The US Food and Drug Administration on Friday announced changes to rules that broadly restrict many gay and bisexual men from giving blood, instead centering donor criteria on individual health screenings, a shift many in the activist and medical communities have advocated for.
The current blood donation guidance bans any man who has sex with men (MSM) from donating blood if they’ve had sex in the last three months. The same waiting period applies to other people who have sex with MSM.
According to the new rules, which won’t go into effect until the FDA finalizes them in the coming months, MSM and their partners will be able to donate blood without any waiting period. There will still be restrictions on anyone who’s had sex with multiple partners or a new partner within the last three months, and who has also had anal sex within that time frame. The new rules also won’t change restrictions on other criteria, such as recent injection drug use and having sex in exchange for money.

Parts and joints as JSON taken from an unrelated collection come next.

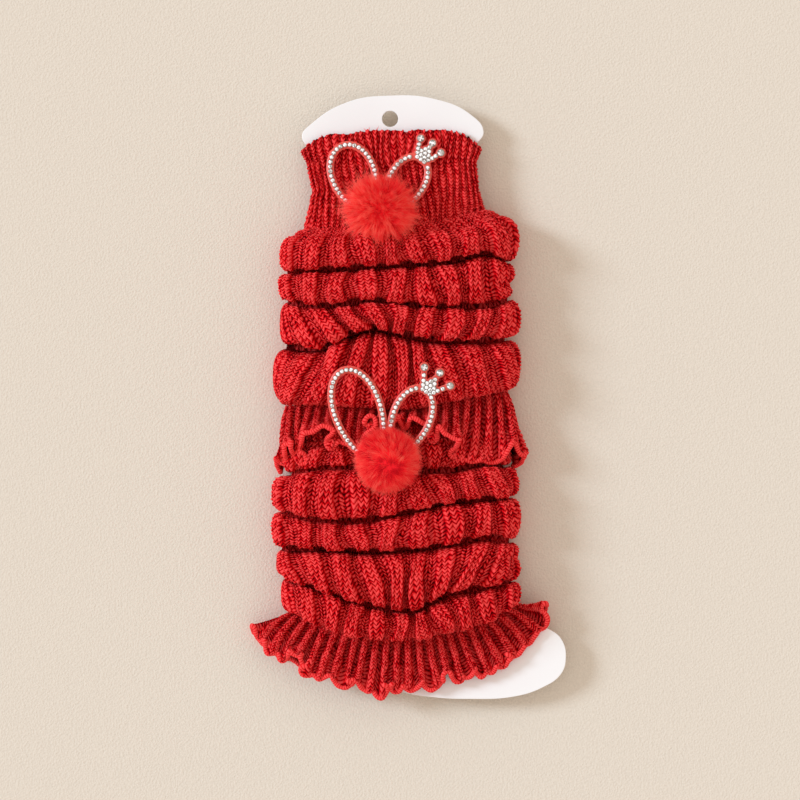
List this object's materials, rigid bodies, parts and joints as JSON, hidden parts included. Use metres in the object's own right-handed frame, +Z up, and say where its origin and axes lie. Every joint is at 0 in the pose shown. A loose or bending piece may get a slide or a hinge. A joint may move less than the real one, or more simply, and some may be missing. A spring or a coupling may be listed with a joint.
{
  "type": "pair of ribbed knit baby leg warmers on a display card",
  "caption": "Pair of red ribbed knit baby leg warmers with rabbit-ear stone trims, fur pompoms and ruffled hems, pushed into folds on a foot-shaped display card.",
  "frame": {"origin": "middle of the outline seen from above, on the surface that the pair lies on", "axes": "+Y along the leg warmers towards the card's hang hole, +X to the right seen from above with the hang hole at the top, +Z up from the surface towards the trimmed front"},
  "size_m": [0.1386, 0.2662, 0.0378],
  "materials": {
    "knit": "matt, slightly fuzzy red acrylic rib knit",
    "fur": "soft red fur",
    "trim": "red backing strip set with clear faceted stones in silvery cups",
    "card": "smooth white, satin",
    "stones": "clear faceted glass with a silvery foil back",
    "cups": "bright pressed cups round the stones"
  },
  "bodies": {
    "root": {"display_card": "card", "upper_cuff": "knit", "upper_leg": "knit", "upper_hem": "knit", "upper_ear_trim": "trim", "upper_pompom": "fur", "lower_cuff": "knit", "lower_leg": "knit", "lower_hem": "knit", "lower_ear_trim": "trim", "lower_pompom": "fur"}
  },
  "joints": []
}
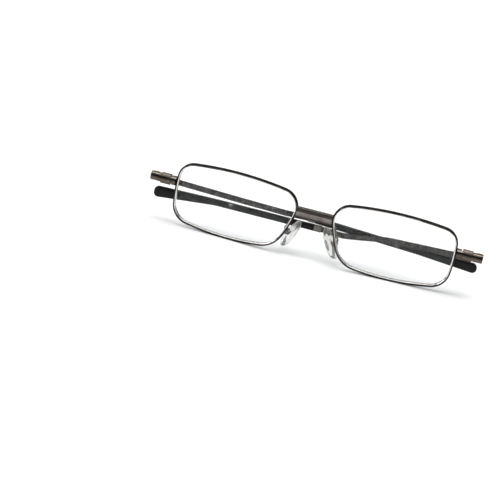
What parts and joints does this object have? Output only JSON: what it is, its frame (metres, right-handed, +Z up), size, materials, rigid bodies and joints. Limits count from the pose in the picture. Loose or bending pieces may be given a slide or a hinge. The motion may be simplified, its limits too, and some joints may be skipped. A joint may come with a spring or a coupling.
{
  "type": "folding reading glasses",
  "caption": "Slim full-rim metal reading glasses with folding temples, plastic sleeves and rocking clear nose pads.",
  "frame": {"origin": "bottom centre of the folded glasses' box, under the bridge", "axes": "+X towards the wearer's left, +Y back towards the wearer, +Z up"},
  "size_m": [0.1338, 0.0124, 0.0276],
  "materials": {
    "rim_metal": "dark gunmetal, polished",
    "bridge_metal": "gunmetal, satin",
    "end_metal": "warm gunmetal, satin",
    "temple_metal": "dark gunmetal, satin",
    "ferrule_metal": "bright, polished",
    "fine_metal": "grey, satin",
    "screw_metal": "grey, polished",
    "tip_black": "semi-gloss black",
    "pad_clear": "clear, glossy",
    "lens_clear": "clear, coated"
  },
  "bodies": {
    "front": {"bridge": "bridge_metal", "left_eyewire": "rim_metal", "left_lens": "lens_clear", "left_closing_screw": "screw_metal", "left_pad_arm": "fine_metal", "left_pad_screw": "screw_metal", "left_end_block_upper": "end_metal", "left_end_block_lower": "end_metal", "left_hinge_screw": "screw_metal", "right_eyewire": "rim_metal", "right_lens": "lens_clear", "right_closing_screw": "screw_metal", "right_pad_arm": "fine_metal", "right_pad_screw": "screw_metal", "right_end_block_upper": "end_metal", "right_end_block_lower": "end_metal", "right_hinge_screw": "screw_metal"},
    "left_temple": {"left_temple_bar": "temple_metal", "left_temple_ferrule": "ferrule_metal", "left_temple_tip": "tip_black"},
    "right_temple": {"right_temple_bar": "temple_metal", "right_temple_ferrule": "ferrule_metal", "right_temple_tip": "tip_black"},
    "left_pad": {"left_nose_pad": "pad_clear"},
    "right_pad": {"right_nose_pad": "pad_clear"}
  },
  "joints": [
    {"name": "right_temple_fold", "type": "hinge", "parent": "front", "child": "right_temple", "pos_m": [-0.0654, 0.00119, 0.01703], "axis": [0, 0.0558, 0.9984], "range_deg": [0, 90]},
    {"name": "left_temple_fold", "type": "hinge", "parent": "front", "child": "left_temple", "pos_m": [0.0654, 0.00119, 0.01703], "axis": [0, -0.0837, -0.9965], "range_deg": [0, 90]},
    {"name": "right_pad_rock", "type": "hinge", "parent": "front", "child": "right_pad", "pos_m": [-0.00938, -0.00001, 0.00844], "axis": [-0.3229, 0.8095, 0.4904], "range_deg": [-6, 6]},
    {"name": "left_pad_rock", "type": "hinge", "parent": "front", "child": "left_pad", "pos_m": [0.00938, -0.00001, 0.00844], "axis": [0.3229, 0.8095, 0.4904], "range_deg": [-6, 6]}
  ],
  "couplings": [
    {"joint": "left_temple_fold", "follows": "right_temple_fold", "ratio": 1}
  ]
}
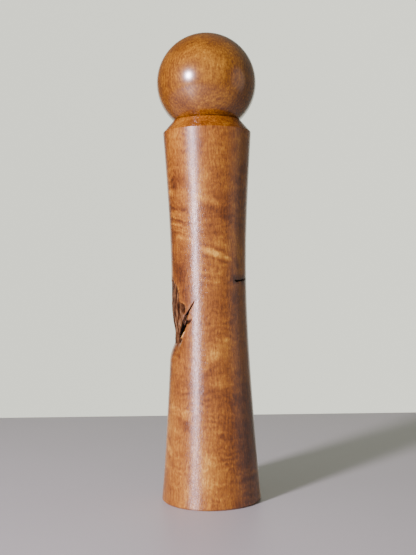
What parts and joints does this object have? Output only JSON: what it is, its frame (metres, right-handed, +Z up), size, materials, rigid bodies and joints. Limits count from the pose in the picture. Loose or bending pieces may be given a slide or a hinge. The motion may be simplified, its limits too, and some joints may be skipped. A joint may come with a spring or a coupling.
{
  "type": "pepper mill",
  "caption": "Tall turned wooden pepper mill with a waisted body and a ball head that lifts off a hexagonal shaft and turns a ceramic cone burr set by a knob under the base.",
  "frame": {"origin": "centre of the base, on the surface that the mill stands on", "axes": "+Z up the shaft from the base to the ball head, -Y towards the side with the diagonal bark crack on its left"},
  "size_m": [0.064, 0.064, 0.3],
  "materials": {
    "body_wood": "Figured golden-brown hardwood under a hard satin to gloss oil finish, with a dark bark pocket, a crack and a knot left in it.",
    "head_wood": "The same hardwood, darker and polished to a high gloss.",
    "socket_plastic": "Moulded black plastic.",
    "spring_steel": "Bright spring steel.",
    "housing_plastic": "Moulded black plastic with a fine grain.",
    "burr_ceramic": "Fired white technical ceramic, unglazed.",
    "screw_steel": "Zinc-plated steel.",
    "shaft_aluminium": "Drawn aluminium bar with fine lengthwise lines.",
    "bush_nylon": "Natural nylon.",
    "knob_plastic": "Moulded black plastic.",
    "nut_brass": "Turned brass."
  },
  "bodies": {
    "body": {"mill_body": "body_wood", "burr_housing": "housing_plastic", "shaft_guide": "housing_plastic", "ring_burr": "burr_ceramic", "burr_retainer": "housing_plastic", "housing_screws": "screw_steel"},
    "drive": {"drive_shaft": "shaft_aluminium", "shaft_bush": "bush_nylon", "upper_clip": "spring_steel", "lower_clip": "spring_steel", "spring_washer": "screw_steel", "burr_spring": "spring_steel"},
    "burr": {"cone_burr": "burr_ceramic", "feed_auger": "housing_plastic", "knob_washer": "screw_steel"},
    "knob": {"adjusting_knob": "knob_plastic", "knob_nut": "nut_brass"},
    "head": {"head_ball": "head_wood", "shaft_socket": "socket_plastic", "socket_clip": "spring_steel"}
  },
  "joints": [
    {"name": "grind_turn", "type": "hinge", "parent": "body", "child": "drive", "pos_m": [0, 0, 0.046], "axis": [0, 0, 1], "continuous": true},
    {"name": "head_lift", "type": "slide", "parent": "drive", "child": "head", "axis": [0, 0, 1], "range_m": [0, 0.045]},
    {"name": "burr_rise", "type": "slide", "parent": "drive", "child": "burr", "axis": [0, 0, 1], "range_m": [-0.0006, 0.0004], "deforming": ["burr_spring"]},
    {"name": "adjust_turn", "type": "hinge", "parent": "burr", "child": "knob", "pos_m": [0, 0, 0.009], "axis": [0, 0, 1], "range_deg": [-270, 180]}
  ],
  "couplings": [
    {"joint": "adjust_turn", "follows": "burr_rise", "rad_per_m": 7854}
  ]
}
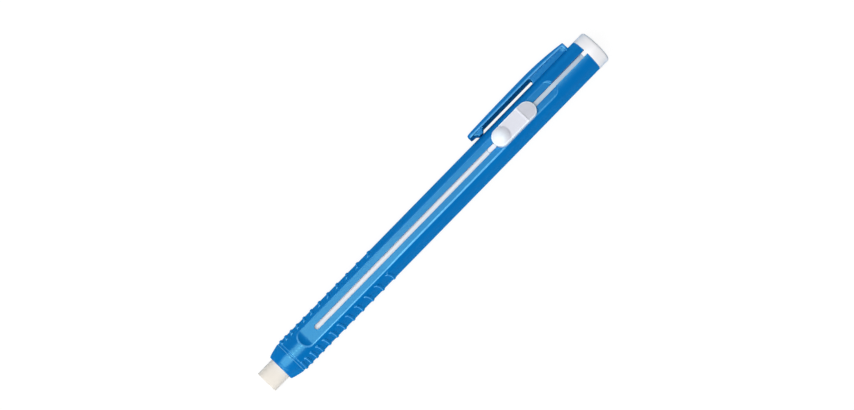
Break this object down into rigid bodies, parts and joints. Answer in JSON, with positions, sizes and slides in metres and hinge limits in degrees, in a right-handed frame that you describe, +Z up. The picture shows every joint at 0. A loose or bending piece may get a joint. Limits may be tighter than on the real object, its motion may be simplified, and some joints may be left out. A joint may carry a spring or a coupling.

The proposal comes as the US faces a blood supply problem, and is in line with blood donation guidelines in other countries such as Canada and the UK. The FDA said that its draft recommendations are based on a review of available information, including data from countries that already implement the guidelines.
A safe blood supply and donation process is “paramount” to the FDA, the agency’s commissioner, Dr. Robert M. Califf, said in a news release, and maintaining it is important.
“This proposal for an individual risk assessment, regardless of gender or sexual orientation, will enable us to continue using the best science to do so,” Califf said.
Friday’s announcement by the FDA is the latest move to loosen a decades-long practice of stopping men who have sex with men from giving blood. Until 2015, gay and bisexual men weren’t allowed to donate blood at all. In 2020, the FDA shortened its deferral period for men who have sex with men, changing the requirement from waiting 12 months since last sexual contact to three months.
The blood donation rules and bans, largely impacting gay men but also restricting others, including people who’ve gotten tattoos or inject drugs, are based on the assessment of who’s more at risk for contracting human immunodeficiency virus (HIV). The lifetime blood donation restriction on men who have sex with men which expired in 2015 was created in the 1980s, during the HIV/AIDS crisis which disproportionately impacted gay and bisexual men. HIV spreads more easily through anal sex, a focus in the new donation guidance.
But not only has the country moved ahead decades in terms of HIV awareness and prevention, advancements in science and medical testing have extended to blood donations clinics, and they already test donor blood for infectious diseases including HIV and hepatitis B and C.
“This proposed blood donation policy moves the country toward what LGBTQ+ advocates and medical experts have been saying for years,” Kelley Robinson, president of the Human Rights Campaign, said in a press release Friday. “That a science-based, individualized risk assessment is the best, most equitable way to ensure safety of the blood supply while reducing unnecessary discrimination against gay, bisexual, and other men who have sex with men.”
According to the new guidelines, time-based restrictions for those taking PrEP (an HIV drug that helps prevent infection pre-exposure) and PEP (a drug taken post-exposure) will still be in effect, the FDA said. People taking PrEP and PEP should continue their medication and not stop in order to donate blood, the HRC said.